• Prompt
Your task is to quote the listing below exactly, beginning with its first line and ending on the line bearing "lip_thickness = 2.0".

• Provided data
———

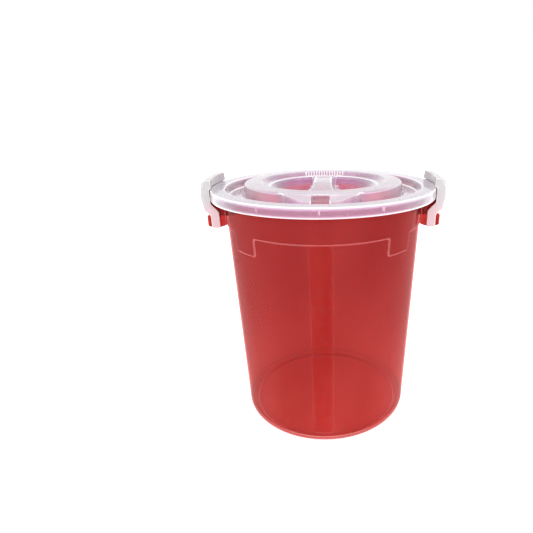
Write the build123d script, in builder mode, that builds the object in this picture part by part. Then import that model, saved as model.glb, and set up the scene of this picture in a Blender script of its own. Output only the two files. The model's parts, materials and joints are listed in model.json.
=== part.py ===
from build123d import *
import math
import os

os.makedirs("parts", exist_ok=True)

# A round plastic fermenting bucket with a press-in lid and two side latches.
# The bucket's axis is Z, the ground is Z = 0, the latches stand at +X and -X, and the
# front is -Y. All sizes are in millimetres.

# Bucket: the wall's radii are its outer ones, at the ground and under the rim.
body_height = 358.0
base_radius = 131.5
mouth_radius = 141.2
wall = 2.0
corner_radius = 12.0
base_lift = 3.3
foot_width = 3.0
base_rib_pitch = 33.6
base_rib_count = 6
base_rib_width = 1.4
base_rib_clear = 0.5
base_rib_turn = -4.3

# Rim of the bucket: the wall flares out to a flange with a lip that turns down.
flare_height = 10.5
flare_run = 4.0
flange_width = 15.3
flange_thickness = 2.2
lip_height = 8.5
lip_thickness = 2.0

# Raised detail on the wall, each with how far it stands out.
band_drop = 50.0
band_proud = 1.2
tab_length = 24.0
tab_start = 37.5
tab_arc = 17.0
strip_foot = 20.0
strip_arc = 12.4
strip_proud = 0.8
rib_length = 17.0
rib_azimuth = 60.0
rib_arc = 1.8
rib_proud = 2.6

# Lid: one sheet, read from the rim inwards.
lid_wall = 2.2
skirt_height = 13.1
skirt_flare = 0.7
skirt_clearance = 1.3
rim_round = 2.0
plug_clearance = 0.5
plug_slope = 3.5
channel_depth = 12.0
channel_width = 20.5
ring_slope = 4.0
ring_width = 23.0
ring_outer_height = 5.5
ring_inner_height = 6.5
ring_inner_slope = 10.0
bowl_lip_width = 3.0
bowl_depth = 24.0
bowl_slope = 14.0
bar_width = 28.0
bar_rise = 7.0
panel_inset = 0.8
panel_length = 44.0
panel_margin = 4.0
step_count = 3
step_depth = 5.0
step_height = 5.5
step_half_width = 42.0
lobe_radius = 58.0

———

• Full solution
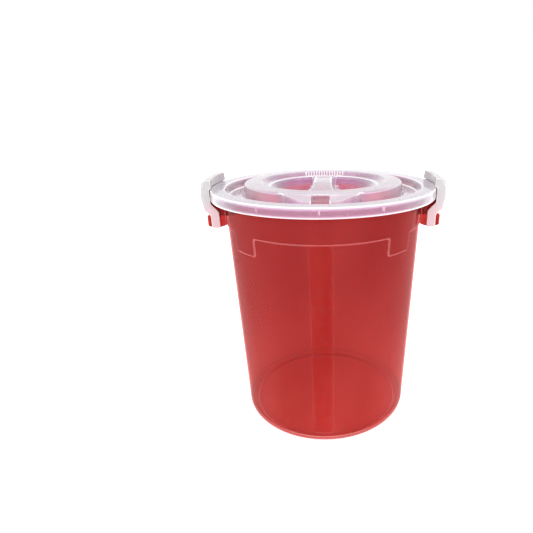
Write the build123d script, in builder mode, that builds the object in this picture part by part. Then import that model, saved as model.glb, and set up the scene of this picture in a Blender script of its own. Output only the two files. The model's parts, materials and joints are listed in model.json.
=== part.py ===
from build123d import *
import math
import os

os.makedirs("parts", exist_ok=True)

# A round plastic fermenting bucket with a press-in lid and two side latches.
# The bucket's axis is Z, the ground is Z = 0, the latches stand at +X and -X, and the
# front is -Y. All sizes are in millimetres.

# Bucket: the wall's radii are its outer ones, at the ground and under the rim.
body_height = 358.0
base_radius = 131.5
mouth_radius = 141.2
wall = 2.0
corner_radius = 12.0
base_lift = 3.3
foot_width = 3.0
base_rib_pitch = 33.6
base_rib_count = 6
base_rib_width = 1.4
base_rib_clear = 0.5
base_rib_turn = -4.3

# Rim of the bucket: the wall flares out to a flange with a lip that turns down.
flare_height = 10.5
flare_run = 4.0
flange_width = 15.3
flange_thickness = 2.2
lip_height = 8.5
lip_thickness = 2.0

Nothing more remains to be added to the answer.